= To be done =
Up to and including the line with "import Module from", please set down the entries below exactly, starting from the first line.

= Supplied material =
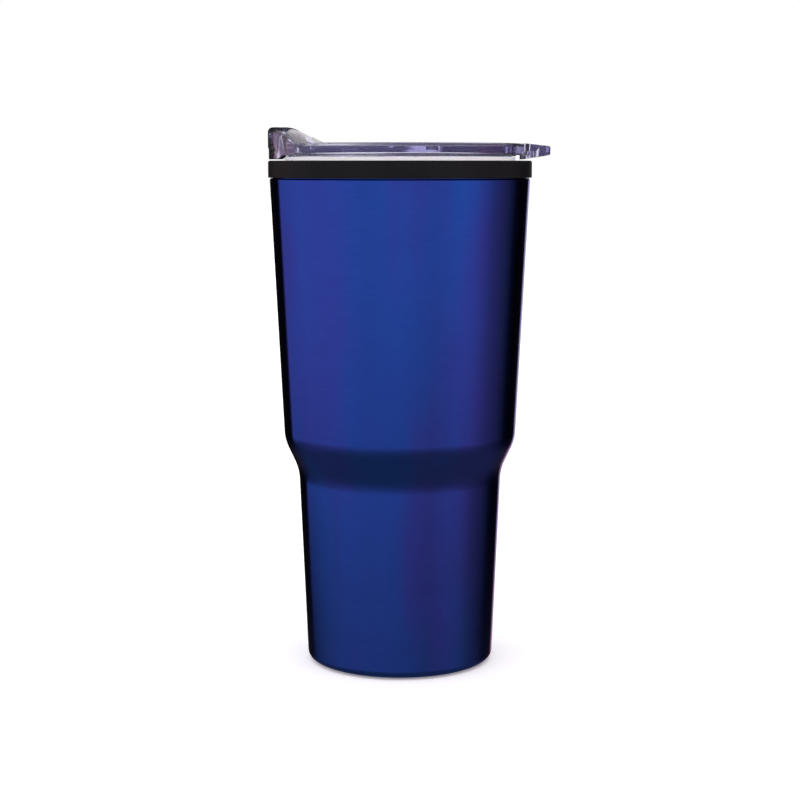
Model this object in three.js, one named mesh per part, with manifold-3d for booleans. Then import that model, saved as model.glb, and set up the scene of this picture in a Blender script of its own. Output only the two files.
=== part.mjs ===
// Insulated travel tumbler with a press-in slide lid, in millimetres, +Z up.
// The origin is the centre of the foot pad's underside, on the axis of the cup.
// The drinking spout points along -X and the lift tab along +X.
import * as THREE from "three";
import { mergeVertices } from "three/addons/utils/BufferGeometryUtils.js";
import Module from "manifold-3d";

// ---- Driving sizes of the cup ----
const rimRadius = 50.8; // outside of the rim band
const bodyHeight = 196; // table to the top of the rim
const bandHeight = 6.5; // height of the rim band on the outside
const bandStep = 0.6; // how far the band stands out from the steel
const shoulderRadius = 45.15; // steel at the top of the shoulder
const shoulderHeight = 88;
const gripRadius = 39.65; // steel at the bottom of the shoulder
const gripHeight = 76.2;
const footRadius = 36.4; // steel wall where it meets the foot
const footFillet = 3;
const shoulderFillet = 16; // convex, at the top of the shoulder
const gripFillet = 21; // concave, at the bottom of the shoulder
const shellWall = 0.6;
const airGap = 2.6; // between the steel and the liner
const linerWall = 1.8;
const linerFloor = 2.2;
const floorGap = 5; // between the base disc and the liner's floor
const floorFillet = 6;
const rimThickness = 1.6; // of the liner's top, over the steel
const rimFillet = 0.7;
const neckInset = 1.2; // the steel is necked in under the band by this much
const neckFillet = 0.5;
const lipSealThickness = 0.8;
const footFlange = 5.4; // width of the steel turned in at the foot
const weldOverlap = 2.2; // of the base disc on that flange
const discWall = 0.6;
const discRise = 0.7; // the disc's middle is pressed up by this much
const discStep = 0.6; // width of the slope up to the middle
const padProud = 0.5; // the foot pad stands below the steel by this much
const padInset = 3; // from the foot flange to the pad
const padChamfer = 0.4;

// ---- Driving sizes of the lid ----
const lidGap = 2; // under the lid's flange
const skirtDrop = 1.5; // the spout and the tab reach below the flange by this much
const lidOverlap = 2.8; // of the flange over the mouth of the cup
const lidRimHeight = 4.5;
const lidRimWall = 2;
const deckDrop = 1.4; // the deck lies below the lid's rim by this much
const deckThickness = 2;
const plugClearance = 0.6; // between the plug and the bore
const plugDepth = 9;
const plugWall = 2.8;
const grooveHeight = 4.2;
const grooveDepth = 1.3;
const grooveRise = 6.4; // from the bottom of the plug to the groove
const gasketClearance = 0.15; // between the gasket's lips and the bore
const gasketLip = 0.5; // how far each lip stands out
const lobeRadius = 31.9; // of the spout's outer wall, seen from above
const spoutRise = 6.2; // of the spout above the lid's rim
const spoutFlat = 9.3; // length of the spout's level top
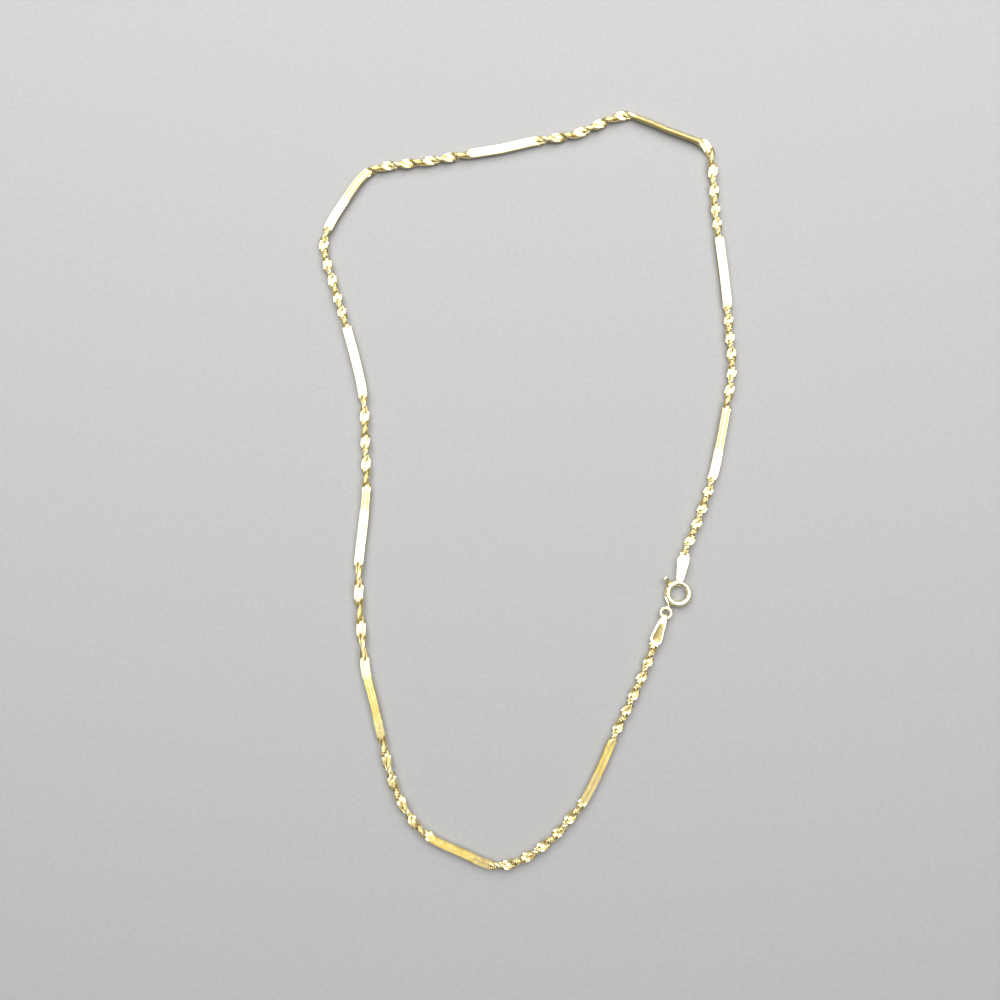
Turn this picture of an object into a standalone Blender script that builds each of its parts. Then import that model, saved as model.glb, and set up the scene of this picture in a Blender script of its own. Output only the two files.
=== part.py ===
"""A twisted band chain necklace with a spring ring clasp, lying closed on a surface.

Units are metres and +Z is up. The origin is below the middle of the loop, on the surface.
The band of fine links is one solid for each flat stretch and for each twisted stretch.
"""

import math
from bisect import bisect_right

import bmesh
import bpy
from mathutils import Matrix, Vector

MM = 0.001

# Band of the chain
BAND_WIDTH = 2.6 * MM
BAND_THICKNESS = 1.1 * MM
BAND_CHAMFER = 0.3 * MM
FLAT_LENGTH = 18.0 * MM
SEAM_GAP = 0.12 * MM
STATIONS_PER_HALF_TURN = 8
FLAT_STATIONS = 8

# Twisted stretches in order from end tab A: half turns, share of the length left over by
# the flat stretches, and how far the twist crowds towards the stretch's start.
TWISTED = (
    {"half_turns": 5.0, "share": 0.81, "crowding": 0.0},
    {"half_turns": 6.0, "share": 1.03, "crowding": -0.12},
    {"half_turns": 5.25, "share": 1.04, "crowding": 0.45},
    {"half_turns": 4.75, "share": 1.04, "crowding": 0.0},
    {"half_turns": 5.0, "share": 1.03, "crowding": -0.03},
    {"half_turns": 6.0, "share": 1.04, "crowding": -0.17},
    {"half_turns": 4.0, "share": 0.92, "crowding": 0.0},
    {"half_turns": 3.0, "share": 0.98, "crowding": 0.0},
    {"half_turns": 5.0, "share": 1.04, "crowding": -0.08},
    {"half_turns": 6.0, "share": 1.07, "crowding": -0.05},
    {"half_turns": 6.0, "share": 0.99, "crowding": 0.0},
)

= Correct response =
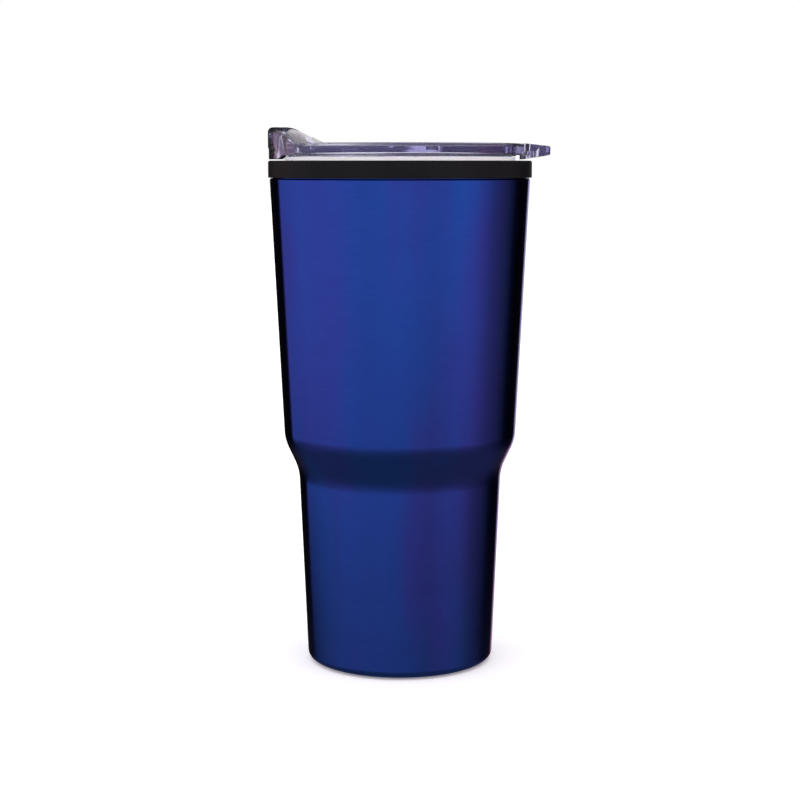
Model this object in three.js, one named mesh per part, with manifold-3d for booleans. Then import that model, saved as model.glb, and set up the scene of this picture in a Blender script of its own. Output only the two files.
=== part.mjs ===
// Insulated travel tumbler with a press-in slide lid, in millimetres, +Z up.
// The origin is the centre of the foot pad's underside, on the axis of the cup.
// The drinking spout points along -X and the lift tab along +X.
import * as THREE from "three";
import { mergeVertices } from "three/addons/utils/BufferGeometryUtils.js";
import Module from "manifold-3d";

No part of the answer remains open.